栄えある1位は『バンク・オブ・イノベーション』(4393)でした。投稿数では2位の倍以上で圧倒的な注目銘柄でした。10月18日にリリースされた、新作大型RPG「メメントモリ」のリリース前から注目を集め、リリース後の課金高の動向を受け株価は上昇を加速させ、一時は16,300円を付けました。1月には1,500円を割れる場面もあったことから、1年間で"テンバガー"を達成したことになります。
STREAMの掲示板では、取引の話題もさることながら、ゲームの中身に関する話題も話されており、コミュニティならではの投資の向き合い方が垣間見えました。ゲーム関連は製造業などと比べるとサービスに直接触れることができるため個人投資家でも理解を深めやすく、情報の面で強みを発揮しやすいセクターであり、コミュニティ×投資の相性も良いように感じます。

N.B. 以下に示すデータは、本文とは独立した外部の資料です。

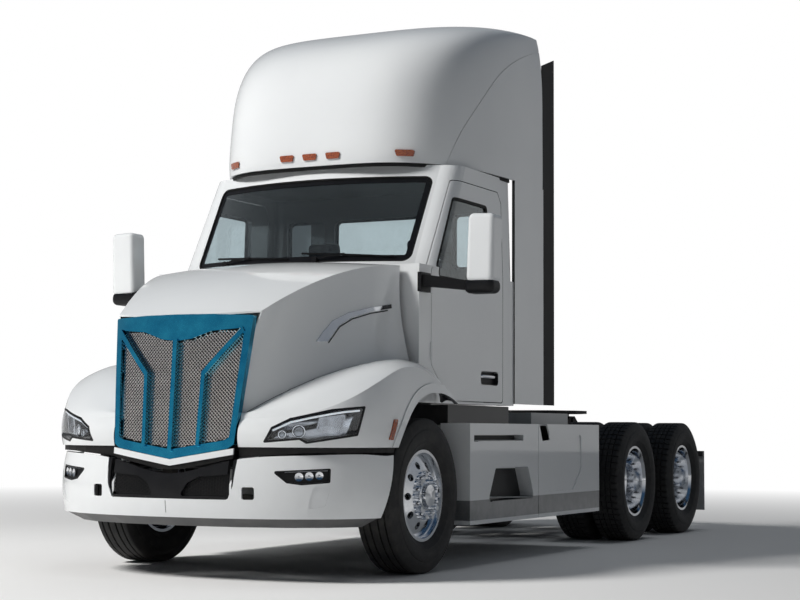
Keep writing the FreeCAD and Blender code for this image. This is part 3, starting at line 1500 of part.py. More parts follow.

株価が大きく動いた場面では、投資結果を報告してお互いに経験をシェアしあう場面も見られました。
【バンク・オブ・イノベーション】
「昨日6万円で嬉しがっていたのが、今日まで持っていれば13万円だったかと思うと後悔しかありません。売るのを一日送らせていたら給料2カ月分でした。この差は大きいです。」
(S【紗夜】さん、78いいね)
そのほか、昨年1位の『楽天』が根強く5位、年初から話題が多く上下に株価が動いた『サンバイオ』が4位、STREAMを運営する株式会社スマートプラスの親会社である『Finatext ホールディングス』が2位という顔ぶれでした。
■2023年も当面はインフレがテーマか
2023年の相場はどうなっていくのでしょうか。当面は今年に引き続き、インフレがテーマになることが予想されます。一方で、これまではインフレ率の高さに注目が集まっていましたが、徐々にインフレがいつまで継続するかに焦点が移っていくと考えられます。
長年デフレが続いていた日本においても、10月分の消費者物価指数の総合指数が前年同月比で+3.6%と約40年ぶりの伸び率となるなど、強いインフレが観測されています。
約40年ぶりのインフレとなると、多くの人が初めて経験するような相場展開とも言えるのではないでしょうか。今後も経済指標や中央銀行の動向など、マクロの動きへのアンテナを張っておくとよいかもしれません。一方で、投資の観点ではあまり経験したことがない環境にこそ思わぬ投資チャンスが見つかることもあります。
前向きに相場に向き合い、2023年に向けた投資の仕込みを始めてみてはいかがでしょうか。